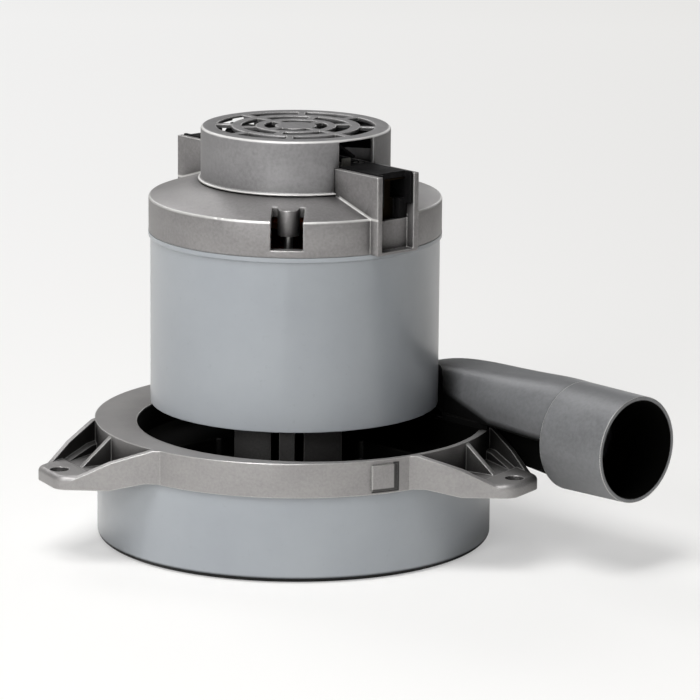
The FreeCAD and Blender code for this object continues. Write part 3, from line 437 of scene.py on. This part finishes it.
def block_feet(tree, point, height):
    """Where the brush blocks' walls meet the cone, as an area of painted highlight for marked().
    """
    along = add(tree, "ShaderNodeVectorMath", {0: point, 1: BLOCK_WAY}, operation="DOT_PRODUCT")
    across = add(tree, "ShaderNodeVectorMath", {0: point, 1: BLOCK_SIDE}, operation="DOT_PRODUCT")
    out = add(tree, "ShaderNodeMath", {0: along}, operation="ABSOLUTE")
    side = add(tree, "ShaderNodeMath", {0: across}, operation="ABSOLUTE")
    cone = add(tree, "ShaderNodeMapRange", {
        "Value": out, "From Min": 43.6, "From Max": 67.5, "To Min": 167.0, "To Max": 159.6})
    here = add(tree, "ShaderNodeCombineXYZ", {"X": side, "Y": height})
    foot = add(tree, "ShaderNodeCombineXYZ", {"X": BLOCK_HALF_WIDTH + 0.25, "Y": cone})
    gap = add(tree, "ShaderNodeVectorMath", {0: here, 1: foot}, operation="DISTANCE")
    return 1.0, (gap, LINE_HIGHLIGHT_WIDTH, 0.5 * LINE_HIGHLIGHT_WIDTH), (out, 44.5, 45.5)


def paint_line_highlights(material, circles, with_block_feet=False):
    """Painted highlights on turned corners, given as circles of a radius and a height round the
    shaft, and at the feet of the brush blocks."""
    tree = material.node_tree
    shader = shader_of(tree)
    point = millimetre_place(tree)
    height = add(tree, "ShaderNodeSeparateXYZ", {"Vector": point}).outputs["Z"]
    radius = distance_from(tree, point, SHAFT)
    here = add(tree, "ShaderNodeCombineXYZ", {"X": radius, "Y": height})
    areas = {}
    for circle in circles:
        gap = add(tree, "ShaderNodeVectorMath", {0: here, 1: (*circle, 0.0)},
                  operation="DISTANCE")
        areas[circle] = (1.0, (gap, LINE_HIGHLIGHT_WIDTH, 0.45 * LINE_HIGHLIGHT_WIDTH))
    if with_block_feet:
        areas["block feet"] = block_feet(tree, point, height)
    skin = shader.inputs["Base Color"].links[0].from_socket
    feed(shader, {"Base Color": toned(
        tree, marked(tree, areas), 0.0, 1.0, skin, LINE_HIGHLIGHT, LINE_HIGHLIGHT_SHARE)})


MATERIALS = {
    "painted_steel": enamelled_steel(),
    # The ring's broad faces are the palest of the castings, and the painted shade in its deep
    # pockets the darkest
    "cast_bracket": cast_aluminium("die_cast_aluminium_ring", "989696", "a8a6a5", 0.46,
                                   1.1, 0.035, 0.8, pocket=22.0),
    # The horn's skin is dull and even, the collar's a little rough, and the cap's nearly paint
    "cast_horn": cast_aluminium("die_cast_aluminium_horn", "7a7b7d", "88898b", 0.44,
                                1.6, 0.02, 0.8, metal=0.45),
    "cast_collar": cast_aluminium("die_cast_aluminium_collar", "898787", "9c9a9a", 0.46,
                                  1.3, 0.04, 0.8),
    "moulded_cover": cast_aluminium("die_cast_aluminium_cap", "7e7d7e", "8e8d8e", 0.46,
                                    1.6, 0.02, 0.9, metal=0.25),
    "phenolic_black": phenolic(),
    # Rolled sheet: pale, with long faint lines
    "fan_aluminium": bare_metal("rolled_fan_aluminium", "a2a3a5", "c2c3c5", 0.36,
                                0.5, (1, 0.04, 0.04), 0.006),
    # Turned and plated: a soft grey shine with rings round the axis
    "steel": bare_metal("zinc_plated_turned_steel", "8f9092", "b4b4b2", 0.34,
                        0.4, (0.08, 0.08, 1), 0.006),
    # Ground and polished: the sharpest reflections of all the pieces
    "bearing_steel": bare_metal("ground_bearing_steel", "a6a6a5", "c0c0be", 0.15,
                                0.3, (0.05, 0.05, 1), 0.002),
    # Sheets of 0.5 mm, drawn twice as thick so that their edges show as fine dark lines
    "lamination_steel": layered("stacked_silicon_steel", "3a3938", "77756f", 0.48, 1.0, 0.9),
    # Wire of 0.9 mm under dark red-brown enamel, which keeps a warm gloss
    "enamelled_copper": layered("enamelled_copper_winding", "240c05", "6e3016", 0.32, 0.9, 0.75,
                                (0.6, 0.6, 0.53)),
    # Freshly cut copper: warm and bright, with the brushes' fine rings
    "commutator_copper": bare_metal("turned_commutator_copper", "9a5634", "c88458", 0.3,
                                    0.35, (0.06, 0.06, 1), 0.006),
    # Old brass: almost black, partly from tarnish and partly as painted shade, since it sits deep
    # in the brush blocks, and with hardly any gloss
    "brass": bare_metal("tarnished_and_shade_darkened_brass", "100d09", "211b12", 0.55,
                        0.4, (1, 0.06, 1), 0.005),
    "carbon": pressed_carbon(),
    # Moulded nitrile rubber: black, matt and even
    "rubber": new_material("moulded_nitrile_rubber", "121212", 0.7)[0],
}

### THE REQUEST
Output the lines above verbatim and in full.

### RESPONSE TO THE TASK
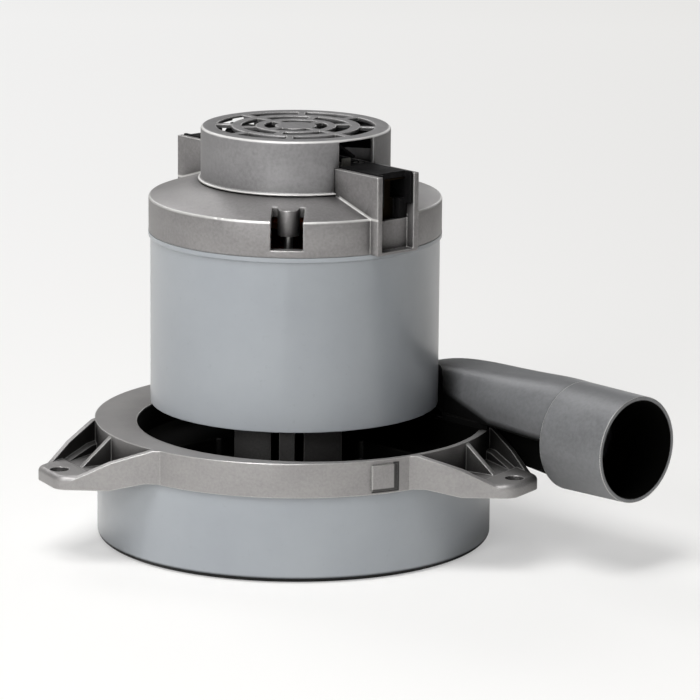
The FreeCAD and Blender code for this object continues. Write part 3, from line 437 of scene.py on. This part finishes it.
def block_feet(tree, point, height):
    """Where the brush blocks' walls meet the cone, as an area of painted highlight for marked().
    """
    along = add(tree, "ShaderNodeVectorMath", {0: point, 1: BLOCK_WAY}, operation="DOT_PRODUCT")
    across = add(tree, "ShaderNodeVectorMath", {0: point, 1: BLOCK_SIDE}, operation="DOT_PRODUCT")
    out = add(tree, "ShaderNodeMath", {0: along}, operation="ABSOLUTE")
    side = add(tree, "ShaderNodeMath", {0: across}, operation="ABSOLUTE")
    cone = add(tree, "ShaderNodeMapRange", {
        "Value": out, "From Min": 43.6, "From Max": 67.5, "To Min": 167.0, "To Max": 159.6})
    here = add(tree, "ShaderNodeCombineXYZ", {"X": side, "Y": height})
    foot = add(tree, "ShaderNodeCombineXYZ", {"X": BLOCK_HALF_WIDTH + 0.25, "Y": cone})
    gap = add(tree, "ShaderNodeVectorMath", {0: here, 1: foot}, operation="DISTANCE")
    return 1.0, (gap, LINE_HIGHLIGHT_WIDTH, 0.5 * LINE_HIGHLIGHT_WIDTH), (out, 44.5, 45.5)


def paint_line_highlights(material, circles, with_block_feet=False):
    """Painted highlights on turned corners, given as circles of a radius and a height round the
    shaft, and at the feet of the brush blocks."""
    tree = material.node_tree
    shader = shader_of(tree)
    point = millimetre_place(tree)
    height = add(tree, "ShaderNodeSeparateXYZ", {"Vector": point}).outputs["Z"]
    radius = distance_from(tree, point, SHAFT)
    here = add(tree, "ShaderNodeCombineXYZ", {"X": radius, "Y": height})
    areas = {}
    for circle in circles:
        gap = add(tree, "ShaderNodeVectorMath", {0: here, 1: (*circle, 0.0)},
                  operation="DISTANCE")
        areas[circle] = (1.0, (gap, LINE_HIGHLIGHT_WIDTH, 0.45 * LINE_HIGHLIGHT_WIDTH))
    if with_block_feet:
        areas["block feet"] = block_feet(tree, point, height)
    skin = shader.inputs["Base Color"].links[0].from_socket
    feed(shader, {"Base Color": toned(
        tree, marked(tree, areas), 0.0, 1.0, skin, LINE_HIGHLIGHT, LINE_HIGHLIGHT_SHARE)})


MATERIALS = {
    "painted_steel": enamelled_steel(),
    # The ring's broad faces are the palest of the castings, and the painted shade in its deep
    # pockets the darkest
    "cast_bracket": cast_aluminium("die_cast_aluminium_ring", "989696", "a8a6a5", 0.46,
                                   1.1, 0.035, 0.8, pocket=22.0),
    # The horn's skin is dull and even, the collar's a little rough, and the cap's nearly paint
    "cast_horn": cast_aluminium("die_cast_aluminium_horn", "7a7b7d", "88898b", 0.44,
                                1.6, 0.02, 0.8, metal=0.45),
    "cast_collar": cast_aluminium("die_cast_aluminium_collar", "898787", "9c9a9a", 0.46,
                                  1.3, 0.04, 0.8),
    "moulded_cover": cast_aluminium("die_cast_aluminium_cap", "7e7d7e", "8e8d8e", 0.46,
                                    1.6, 0.02, 0.9, metal=0.25),
    "phenolic_black": phenolic(),
    # Rolled sheet: pale, with long faint lines
    "fan_aluminium": bare_metal("rolled_fan_aluminium", "a2a3a5", "c2c3c5", 0.36,
                                0.5, (1, 0.04, 0.04), 0.006),
    # Turned and plated: a soft grey shine with rings round the axis
    "steel": bare_metal("zinc_plated_turned_steel", "8f9092", "b4b4b2", 0.34,
                        0.4, (0.08, 0.08, 1), 0.006),
    # Ground and polished: the sharpest reflections of all the pieces
    "bearing_steel": bare_metal("ground_bearing_steel", "a6a6a5", "c0c0be", 0.15,
                                0.3, (0.05, 0.05, 1), 0.002),
    # Sheets of 0.5 mm, drawn twice as thick so that their edges show as fine dark lines
    "lamination_steel": layered("stacked_silicon_steel", "3a3938", "77756f", 0.48, 1.0, 0.9),
    # Wire of 0.9 mm under dark red-brown enamel, which keeps a warm gloss
    "enamelled_copper": layered("enamelled_copper_winding", "240c05", "6e3016", 0.32, 0.9, 0.75,
                                (0.6, 0.6, 0.53)),
    # Freshly cut copper: warm and bright, with the brushes' fine rings
    "commutator_copper": bare_metal("turned_commutator_copper", "9a5634", "c88458", 0.3,
                                    0.35, (0.06, 0.06, 1), 0.006),
    # Old brass: almost black, partly from tarnish and partly as painted shade, since it sits deep
    # in the brush blocks, and with hardly any gloss
    "brass": bare_metal("tarnished_and_shade_darkened_brass", "100d09", "211b12", 0.55,
                        0.4, (1, 0.06, 1), 0.005),
    "carbon": pressed_carbon(),
    # Moulded nitrile rubber: black, matt and even
    "rubber": new_material("moulded_nitrile_rubber", "121212", 0.7)[0],
}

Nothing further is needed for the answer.